Because all the Facebook posts and Tweets and campaign ads and Youtube movies will not change the outcome one bit.
I take comfort in this but I also dread this. I know I am secure. I know my eternal destiny and that of my daughter and loved ones. But that doesn't relieve me of my duty to evangelize nor does it assuage the burning desire in my heart to spread the Gospel. People need to hear the Message. Loud and clear and not watered down or softened up. Face to face...a head-on collision with Jesus Christ that leaves them faced with a mandatory "Yes or No" to the offer of a Savior.
I dread hearing the trumpet sound and knowing...if only for a fleeting second...that this is it. That time has run out.
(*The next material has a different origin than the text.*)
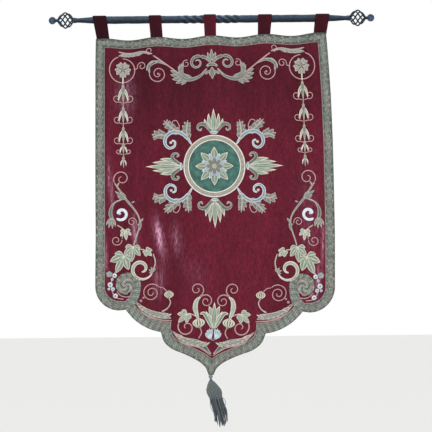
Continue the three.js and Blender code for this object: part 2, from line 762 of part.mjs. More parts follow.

That the final seven years has begun and the hellish Tribulation is upon them and I have no more opportunity to speak His name to a lost soul or open a Bible and show them the path to Christ.
I lost sleep at night because of the urgency of the hour. I weep in church thinking of those who are not there to hear the Word spoken. I think of the lost, racing toward a very real, very eternal, very literal Hell and I think how I want to be a roadblock in their way. I want them to have to step over my prayer-bent body.
The time is short. The lost are all around us. The hour is tragic and the command has never been more solemn..."YOU go into the highways and side alleys and convince them to come to me..." (Matt 22:9)
I can't sit back and concern myself with my own comforts anymore. America is a mission field as desperate as anything on any other continent. I can't sit back and watch the world go to Hell. I believe in Hell. I believe it's real, literal and more terrifying than anything our imaginations have concocted.
And I believe that the only thing standing between the lost and this dreadful place is the prayerful, effective witness of those who name the Name. That's me...and you.
I fear that our future on this Earth and especially in this country will be marked with increasing resistance and attack. I fear that even in this land, which was founded by Christians with the intent to be a launching pad for world evangelism and an incubator of perpetual Christian movements and revivals worldwide, we will face hardship for our Faith. I am convinced this President has in his heart to silence the great Voice of Christ's Church and install a emasculated non-religion at best...and an evil Islamic alternative at worst.
Either way, I am determined to stand my ground. I am determined to continue my pleading with God to stay His hand and withhold His judgment and grant us more time. I am begging Him to send revival. To get the Church off of it's embarrassing culture of tuning up the tractor only to leave it in the barn, and getting the darn thing out into the field!
Enough feeding of my spirit! Enough with "doing life together". I want to GIVE life! I want to PREACH life to the dead and freedom to the enslaved and sight to the blind.
I want to go out into the fields and work until sunset bringing in the harvest. Making a difference for eternity for those who live outside of Grace. All of them. All nations and peoples.
It's the last call. I don't think anybody but true amillenialists disagrees with me there.
It's time to put my hand to the plow and not look back.
Heaven is forever...but so is Hell.
The populace of both depend on our willingness to be used by God.
It's the last call...who will answer?